Blended learning – not as bad as you might think15 April 2021
I was midway through my placement year when the pandemic hit and I was so sure Zoom calls will no longer be a thing by summertime (quite ironic 1 year later I am hoping for the same thing). I was feeling bad for how fast my course mates had to go to a completely different way of teaching and how nothing seemed to make sense anymore, but I never thought I would personally have to deal with it.
Then August came and it became clear blended learning was going to be the new normal. Having been away from university for more than 1 year, the thought of blended learning was really scary –doing lectures from my bedroom and keeping my distance from everyone on campus really didn’t sound appealing. Barely knowing the students from the year below, the lack of opportunities to make new friendships has also added quite significantly to my fear.

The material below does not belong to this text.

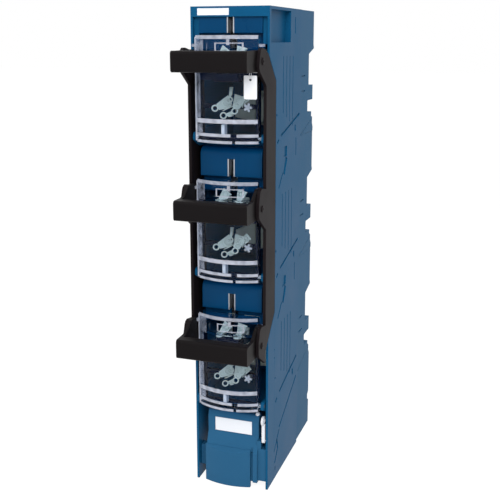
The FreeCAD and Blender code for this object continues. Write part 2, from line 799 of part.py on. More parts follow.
def handle(pole):
    """The U-shaped pull: a channelled bar and two arms that run back beside the cover."""
    z = pole_z(pole)
    low, high = z + pin_height - bar_height / 2, z + pin_height + bar_height / 2
    front, back = handle_front_y, handle_front_y + bar_depth
    bar = prism_x([(front, low, 4), (front, high, 4), (back, high, 2), (back, low, 2)],
                  -arm_outer_x, arm_outer_x)
    channel = prism_x([(front + bar_wall, low + bar_wall, 2), (front + bar_wall, high - bar_wall, 2),
                       (back + 1, high - bar_wall), (back + 1, low + bar_wall)],
                      -arm_inner_x, arm_inner_x)
    tail = cover_side_y + 8
    peak = z + arm_rise
    crest = []
    if pole > 1:
        crest = [(back + 8, high, 12), (pin_y - 5, peak, 5), (cover_side_y - 5, peak, 3)]
    arm = prism_x([(front + 2, low + 2, 3), (front + 2, high - 2, 3), (back, high, 4)] + crest
                  + [(cover_side_y - 2, high + 1, 4), (tail, high - 5, 4), (tail, low + 6, 4),
                     (pin_y - 4, low, 8), (back, low, 4)], arm_inner_x, arm_outer_x)
    pin_gap = running_gap if pole == 2 else open_pivot_gap
    hole = rod(pin_radius + pin_gap, (arm_inner_x - 1, pin_y, z + pin_height),
               (arm_outer_x + 1, pin_y, z + pin_height))
    arms = both_sides([arm.cut(hole)])
    ribs = [block((x - 1, x + 1), (front + bar_wall - 0.5, back - 3), (low + 2, high - 2))
            for x in (-24, 0, 24)]
    seats = both_sides([block((cover_x, arm_inner_x + 1), (cover_side_y + 2, tail),
                              (z + pin_height - 6, z + pin_height + 4))])
    grip = join([bar.cut(channel)] + arms + ribs + seats)
    if pole > 1:
        return grip
    eyelet = block((arm_inner_x - 1, arm_outer_x + 1), (tag_y - 1, tag_y + 1),
                   (low + tie_rise - 1, low + tie_rise + 1))
    tie_seat = block((arm_outer_x - tie_depth, arm_outer_x + 1), (tag_y - 1, tag_y + 1),
                     (low - 1, low + tie_rise))
    return cut_all(grip, [eyelet, tie_seat])


def rail():
    """The right rail of the gang frame: its web, and a leaf round each handle pin."""
    web = prism_x([(rail_front_y, rail_bottom_z), (rail_rear_y, rail_bottom_z + rail_taper, 4),
                   (rail_rear_y, rail_top_z - rail_taper, 4), (rail_front_y, rail_top_z, 4)],
                  rail_inner_x, rail_outer_x)
    pieces = [web]
    for pole in range(1, pole_count + 1):
        z = pole_z(pole)
        rise = upper_leaf_rise if pole == 1 else leaf_rise
        leaf = prism_x([
            (rail_front_y, z + rise - 4), (leaf_front_y + 7, z + rise, 9),
            (leaf_front_y, z + rise - 20, 12), (leaf_front_y, z + 8, 9), (rail_front_y, z - 12),
        ], rail_inner_x, rail_outer_x)
        pieces.append(leaf.cut(rod(pin_radius, (rail_inner_x - 1, pin_y, z + pin_height),
                                   (rail_outer_x + 1, pin_y, z + pin_height))))
    return pieces


def rail_pins():
    """The pins pressed into the rails, on which the handle arms turn."""
    pieces = []
    for pole in range(1, pole_count + 1):
        z = pole_z(pole) + pin_height
        pieces += both_sides([rod(pin_radius, (arm_inner_x, pin_y, z), (rail_outer_x, pin_y, z))])
    return pieces


def hinge_pins():
    """One steel pin for each cover, held by the housing's brackets."""
    pieces = []
    for pole in range(1, pole_count + 1):
        z = pole_z(pole) + hinge_height
        pieces.append(rod(hinge_radius, (-arm_outer_x, hinge_y, z), (arm_outer_x, hinge_y, z)))
    return pieces


def terminal_cover():
    """The moulded cover over the outgoing terminals, with a label seat and a bulged apron."""
    top = cover_top_z
    front = flange_y + 2
    rear = front + terminal_cover_depth
    edge = inner_x - gap
    half = terminal_cover_half
    thick = terminal_cover_wall
    apron_top = last_pole_z - apron_drop
    sill = last_pole_z - sill_drop
    face = front + 5
    low = bottom_z + 8
    outline = [
        (rear, top - 1, 2), (front + 8, top, 4), (face, top - 9, 3), (face, sill, 2),
        (front - apron_reach, apron_top, 6), (front - apron_reach, low), (rear, low),
    ]
    hollow = [
        (rear + 1, top - thick), (front + 8 + thick, top - thick, 2), (face + thick, top - 9, 2),
        (face + thick, sill - 1, 2), (front - apron_reach + thick, apron_top, 4),
        (front - apron_reach + thick, low - 1), (rear + 1, low - 1),
    ]
    body = prism_x(outline, -half, half)
    shell = prism_x(hollow, thick - half, half - thick)
    skirt = apron_plan(front).extrude(FreeCAD.Vector(0, 0, apron_top + 4 - bottom_z - gap))
    slope = prism_x([(front - 20, apron_top + 8), (front - 20, apron_top - 12), (front + 2, apron_top + 8)],
                    -side_x, side_x)
    wing = block((half - 1, edge), (front, rear - 1), (low + 3, last_pole_z - wing_top_drop))
    notch = block((half + 5, side_x), (front - 1, rear), (last_pole_z - wing_notch_drop, apron_top + 20))
    left = block((-edge, 1 - half), (front + 8, rear - 1), (low + 10, apron_top - 4))
    channel = block((apron_right, apron_right + 3.5), (front - 12, front), (bottom_z, apron_top + 12))
    window = block((-window_half, window_half), (front - 1, face + window_depth),
                   (sill + 1, last_pole_z - window_top_drop))
    peg_hole = rod(peg_radius, (peg_x, front + 10, top - 20), (peg_x, front + 10, top + 1))
    return cut_all(join([body.cut(shell), skirt.cut(slope), wing.cut(notch), left]), [channel, window, peg_hole])


def apron_plan(front):
    """Plan outline of the cable cover's bulged apron, at the housing's lower end."""
    low = bottom_z + gap
    middle = (apron_left + apron_right) / 2
    ends = [FreeCAD.Vector(apron_left, front - apron_reach + 1, low), FreeCAD.Vector(apron_right, front - apron_reach - 1, low)]
    bulge = Part.Arc(ends[0], FreeCAD.Vector(middle, front - apron_reach - apron_bulge, low), ends[1])
    corners = [ends[1], FreeCAD.Vector(apron_right, front, low), FreeCAD.Vector(apron_left, front, low), ends[0]]
    sides = [Part.LineSegment(a, b).toShape() for a, b in zip(corners, corners[1:])]
    return Part.Face(Part.Wire([bulge.toShape()] + sides))


def terminal_label():
    """The blank white card in the terminal cover's window."""
    sill = last_pole_z - sill_drop
    y = flange_y + 2 + 5 + window_depth
    edge = window_half - 0.5
    return block((-edge, edge), (y - label_thickness, y), (sill + 1.5, last_pole_z - window_top_drop - 0.5))


def nylon_clip():
    """The white snap clip at the terminal cover's upper right, with a sealing loop."""
    x0, x1 = clip_x - 2.2, clip_x + 2.2
    z0 = clip_pivot_z
    y = flange_y - 1
    stem = prism_x([(y, z0 - 4, 2), (y, z0 + 24, 1), (y + 5, z0 + 24, 1), (y + 5, z0 - 4, 2)], x0, x1)
    loop = rod(6.5, (x0, y + 2.5, z0 + 29), (x1 - 1.4, y + 2.5, z0 + 29))
    loop = loop.cut(rod(3.6, (x0 - 1, y + 2.5, z0 + 29), (x1, y + 2.5, z0 + 29)))
    pivot_hole = rod(1.5 + running_gap, (x0 - 1, y + 2.5, z0), (x1 + 1, y + 2.5, z0))
    return join([stem, loop]).cut(pivot_hole)


def clip_pivot():
    """The pin that the clip turns on, standing from a lug inside the right wall."""
    y = flange_y + 1.5
    pin = rod(1.5, (clip_x - 2.6, y, clip_pivot_z), (inner_x, y, clip_pivot_z))
    return pin


def seal_peg():
    """The small white peg in the terminal cover's top edge."""
    y = flange_y + 12
    stem = rod(peg_radius, (peg_x, y, cover_top_z - 8), (peg_x, y, cover_top_z + 1))
    head = Part.makeCone(peg_radius * 1.7, peg_radius * 1.1, peg_head, FreeCAD.Vector(peg_x, y, cover_top_z))
    return join([stem, head])


def cover_latch(pole):
    """The catch post behind the lip of a cover."""
    z = pole_z(pole)
    front = cover_front_y + lip_setback
    post = prism_x([(front, z + cover_rib - 2), (front, z + cover_rib - 14), (front + 12, z + cover_rib - 17, 1.5),
                    (front + 12, z + cover_rib - 2)], -5.5, -1.0)
    return post.common(cover_slice(z + cover_bottom + cover_wall, z + cover_rib, lip_setback, cover_wall))


def carrier_stud(pole):
    """The lobed stud on a fuse carrier's cross beam, seen through the cover's right side."""
    z = pole_z(pole) + carrier_stud_height
    x, y = 27.0, stud_rear_y - 10
    hub = rod(3.2, (x, y, z), (x, stud_rear_y, z))
    lobes = [hub]
    for n in range(5):
        angle = 2 * math.pi * n / 5
        dx, dz = 4.2 * math.cos(angle), 4.2 * math.sin(angle)
        lobes.append(rod(1.7, (x + dx, y, z + dz), (x + dx, y + 2.5, z + dz)))
    return join(lobes)


def tag_tie():
    """The white tie through the upper handle's right arm, ending in the ring that holds the tag."""
    low = pole_z(1) + pin_height - bar_height / 2
    t = tie_thickness
    high = low + tie_rise
    seat_x = arm_outer_x - tie_depth
    y = (tag_y - t / 2, tag_y + t / 2)
    strands = [
        block((tag_middle_x, seat_x + t), y, (low - t, low)),
        block((seat_x, seat_x + t), y, (low - t, high)),
        block((arm_inner_x - t, seat_x + t), y, (high - t, high)),
        block((arm_inner_x - t, arm_inner_x), y, (low - t, high)),
    ]
    ring = Part.makeTorus(tag_ring_radius, t / 2, FreeCAD.Vector(tag_middle_x, tag_y, tag_top),
                          FreeCAD.Vector(1, 0, 0))
    return join(strands + [ring])


def info_tag():
    """The blank card that hangs from the tie's ring."""
    left, right = tag_right - tag_width, tag_right
    card = prism_y([(left, tag_top - tag_height, 1.5), (left, tag_top, 1.5), (right, tag_top, 1.5),
                    (right, tag_top - tag_height, 1.5)], tag_y - 0.3, tag_y + 0.3)
    hole_z = tag_top - tag_ring_radius + tie_thickness / 2 + running_gap - tag_hole_radius
    return card.cut(rod(tag_hole_radius, (tag_middle_x, tag_y - 1, hole_z), (tag_middle_x, tag_y + 1, hole_z)))


def build():
    """Write every piece."""
    os.makedirs("parts", exist_ok=True)
    save("front_housing", front_housing())
    save("side_wall_right", side())
    save("side_wall_left", [mirrored(piece) for piece in side()])
    save("hinge_brackets", hinge_brackets())
    save("header_label", [header_label()])
    for pole in range(1, pole_count + 1):
        tag = "_" + str(pole)
        save("pole_base" + tag, [pole_base(pole)])
        save("busbar_terminal" + tag, [busbar_terminal(pole)])
        save("arc_chute" + tag, [arc_chute(pole)])
        save("arc_plates" + tag, arc_plates(pole))
        save("upper_contact" + tag, [upper_contact(pole)])
        save("lower_contact" + tag, [lower_contact(pole)])
        save("load_bar" + tag, [load_bar(pole)])
        save("cover" + tag, [cover(pole)])
        save("fuse_carrier" + tag, [fuse_carrier(pole)])
        save("claws" + tag, claws(pole))
        save("handle" + tag, [handle(pole)])
        save("cover_latch" + tag, [cover_latch(pole)])
        save("carrier_stud" + tag, [carrier_stud(pole)])
    save("jaw_springs", jaw_springs())
    save("terminal_studs", terminal_studs())
    save("phase_barriers", phase_barriers())
    save("hinge_pins", hinge_pins())
    save("rail_right", rail())
    save("rail_left", [mirrored(piece) for piece in rail()])
    save("rail_pins", rail_pins())
    save("terminal_cover", [terminal_cover()])
    save("terminal_label", [terminal_label()])
    save("nylon_clip", [nylon_clip()])
    save("clip_pivot", [clip_pivot()])
    save("seal_peg", [seal_peg()])
    save("tag_tie", [tag_tie()])
    save("info_tag", [info_tag()])


build()
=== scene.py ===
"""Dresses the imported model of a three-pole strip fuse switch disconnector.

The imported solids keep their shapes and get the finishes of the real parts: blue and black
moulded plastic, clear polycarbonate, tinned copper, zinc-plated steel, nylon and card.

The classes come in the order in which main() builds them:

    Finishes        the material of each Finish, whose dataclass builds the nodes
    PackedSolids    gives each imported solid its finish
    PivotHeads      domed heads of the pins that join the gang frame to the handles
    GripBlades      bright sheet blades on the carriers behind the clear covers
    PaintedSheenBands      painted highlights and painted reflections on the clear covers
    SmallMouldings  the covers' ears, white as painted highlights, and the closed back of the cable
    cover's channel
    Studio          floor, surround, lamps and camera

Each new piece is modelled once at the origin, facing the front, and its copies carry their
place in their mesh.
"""

from __future__ import annotations

import logging
import math
from collections.abc import Callable, Iterable
from dataclasses import dataclass, field
from enum import Enum

import bpy
from mathutils import Matrix, Vector


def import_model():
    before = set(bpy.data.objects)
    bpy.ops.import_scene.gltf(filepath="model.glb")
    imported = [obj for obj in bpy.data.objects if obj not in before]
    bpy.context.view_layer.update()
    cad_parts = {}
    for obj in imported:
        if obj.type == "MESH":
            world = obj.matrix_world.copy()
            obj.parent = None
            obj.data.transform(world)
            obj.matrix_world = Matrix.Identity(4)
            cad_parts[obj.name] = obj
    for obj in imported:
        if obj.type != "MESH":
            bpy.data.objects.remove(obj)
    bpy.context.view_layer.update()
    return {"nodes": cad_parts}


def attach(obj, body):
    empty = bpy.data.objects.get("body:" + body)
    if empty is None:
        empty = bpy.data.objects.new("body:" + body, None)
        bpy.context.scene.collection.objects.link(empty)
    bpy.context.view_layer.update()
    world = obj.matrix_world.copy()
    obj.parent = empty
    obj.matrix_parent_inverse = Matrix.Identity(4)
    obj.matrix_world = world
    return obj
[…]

However, once lectures started, it was not as bad as I though and it actually helped me improve my work/life balance. If you’re not a morning person, like me, then you will really enjoy not having to wake up for those 9ams anymore. Previous to Covid, I struggled to keep up with lecturers as I was trying to write down every additional point lecturers made, however with online lectures not only can I attend these when I am well rested and ready for studying, but I can also pause them, take as many notes as I need and look up things I don’t understand.

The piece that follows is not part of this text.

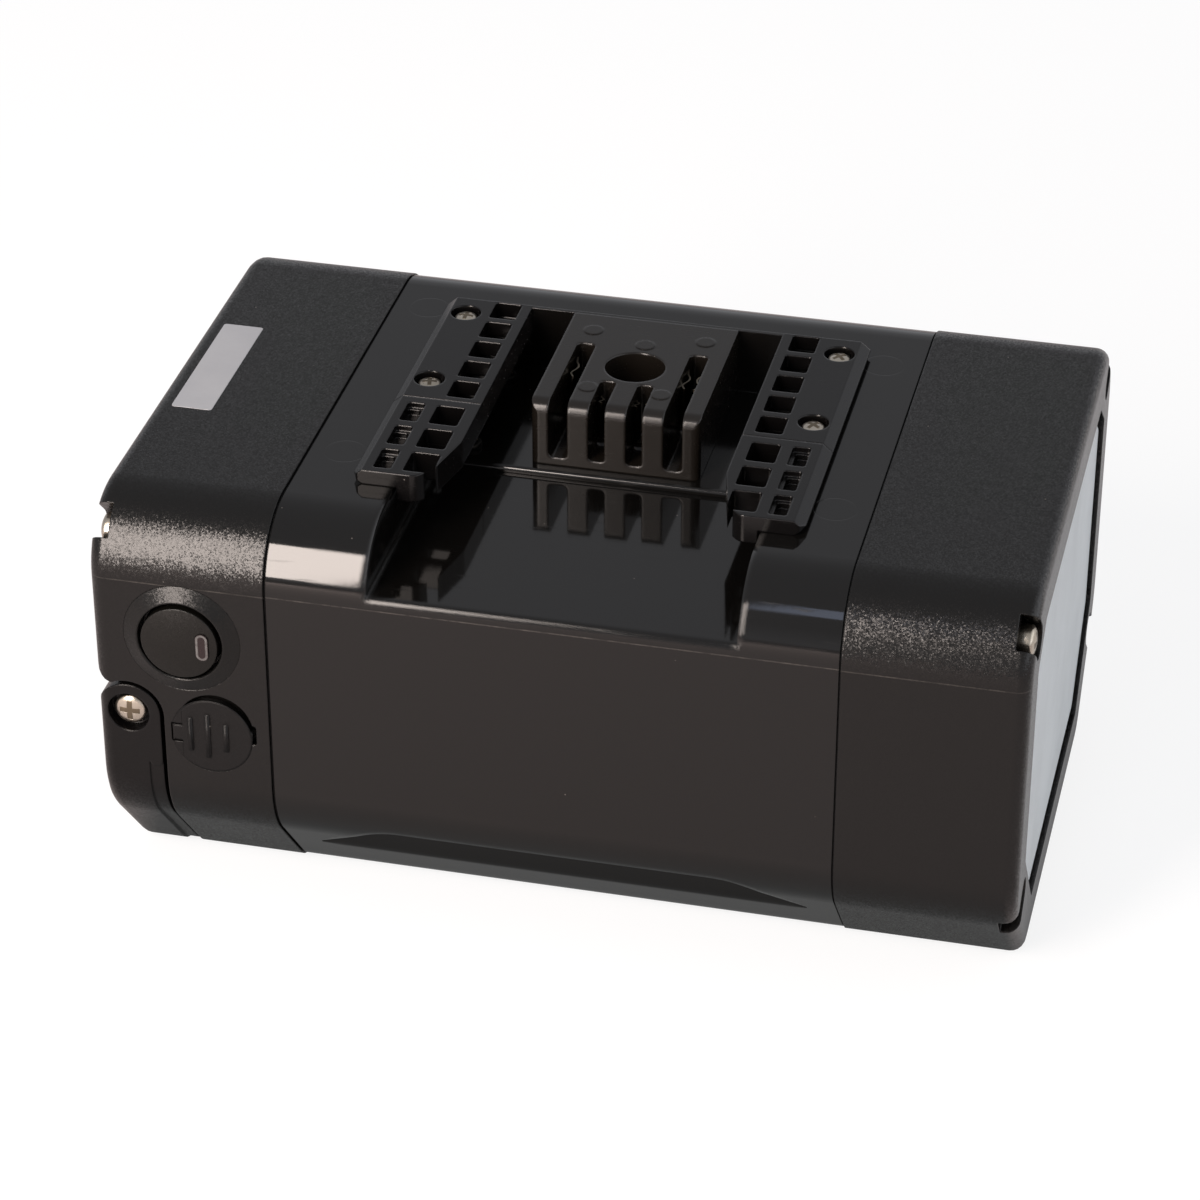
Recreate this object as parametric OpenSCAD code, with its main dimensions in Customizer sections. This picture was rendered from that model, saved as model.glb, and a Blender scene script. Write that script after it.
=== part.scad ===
// Seat tube battery pack for an electric bicycle.
// It lies on its outer face with the mounting face up. X runs from the handle end to the plain
// end, Y from the face with the button to the back, Z up. The origin is under the middle of the
// pack, on the plane it lies on.

/* [Body] */
// Length over both end caps
body_l = 230; // [215:1:245]
// Width from the button face to the back face
body_w = 151; // [145:0.5:165]
// Height over the end caps
body_h = 112.5; // [108:0.5:125]
// Length of the end cap at the handle
left_cap_l = 44.5; // [42:0.5:50]
// Length of the plain end cap
right_cap_l = 45; // [40:0.5:50]
// Wall of the housings
wall = 2.6; // [2:0.1:3.4]
// Radius of the long upper edges
top_edge_r = 19.4; // [17:0.2:22]
// Height at which the lower bevel would start without its bend
chamfer_h = 28.7; // [24:0.1:32]
// Angle of the lower bevel to the side
chamfer_a = 41; // [36:0.5:44]
// Radius of the bend from the side to the bevel
chamfer_bend_r = 24; // [14:0.5:28]
// Radius from the bevel to the base
base_edge_r = 12; // [6:0.5:16]
// Radius of the outer rim of both caps
end_edge_r = 3.6; // [2:0.1:4.5]
// How far the centre shell lies under the caps
shell_step = 0.4; // [0.2:0.05:0.8]
// Gap between cap and shell that the gasket fills
seam_gap = 0.5; // [0.3:0.05:0.9]
// How deep the gasket lies under the surface of the caps
gasket_depth = 1; // [0.7:0.05:1.5]
// Width of the gasket
gasket_w = 1.3; // [0.8:0.05:1.6]

/* [Recess and grip] */
// Width of the recess in the mounting face
recess_w = 90.6; // [86:0.2:94]
// Depth of the recess under the mounting face
recess_depth = 15.5; // [14:0.1:17]
// Radius of the recess's front lip
lip_r = 1.2; // [0.6:0.1:2]
// Length of the grip recess along the lower front edge
grip_l = 128; // [100:1:132]
// Run of the grip recess's slanted ends
grip_taper = 19; // [10:1:30]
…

What’s even greater is that you never lose lecture notes anymore – everything is in one place on Learning Central and you can access it whenever it suits your schedule. Have I also mentioned that most lectures are now even shorter? The material is usually explained in 30-40 minutes, giving you extra time to write notes and go over the content again at your own pace and you don’t have to run from one side of the building to the other to get to your next lecture.
Even with online tutorials, lecturers have been extremely supportive, taking their time to create resources for using complicated softwares in engineering and explaining everything step by step. Most of them have been really engaging, always asking for our feedback and ways of improvement – thus it’s great to see that, while we are all going through really tough times, lecturers are really trying their best to still give us that great university experience.
Group projects have not been too bad either – as long as you get over the usual interruptions and Internet issues, it is now way easier to find a time to meet and to split the tasks. It also gives you the chance to bond more with your new coursemates.
Going for face-to-face tutorials and laboratories once a week , while at first scary, has also been a great way to get to know briefly my new year group and ask questions in a face-to-face setting. Lecturers have adapted really well, making these face-to-face tutorials also available through Zoom to those that need to stay at home, so even if you have any issue or need to self-isolate, you will not miss on content.
While blended learning may sound like a really isolating university experience, take it from someone that has also experience the days of going to lectures filled with 200 people, you will not be that lonely. Blended learning really gives you the option to go through the theoretical knowledge at your own pace and make sure you understand it before attending interactive tutorials/laboratories – whether online or face-to-face. It also means you can hang out with your flatmates whenever without missing on important university content, which is something I definitely I wished I had in my first 2 years of uni. As we are adjusting to a new normal, I personally really hope theoretical content will remain pre-recorded, having tutorials/laboratories in a face-to-face setting so that you have more flexibility over your schedule.
Nevertheless, while you may not think about it, blended learning really prepares you for the working world – as part of my placement I had to do a lot of individual studying and find the information myself, which I was not really prepared for. So, as someone that came back from a one year placement to a completely different university experience from before, I definitely understand how worried and anxious this aspect might make you feel – but don’t knock it off till you try it and instead of thinking about the disadvantages, try to focus on all the advantages it offers you.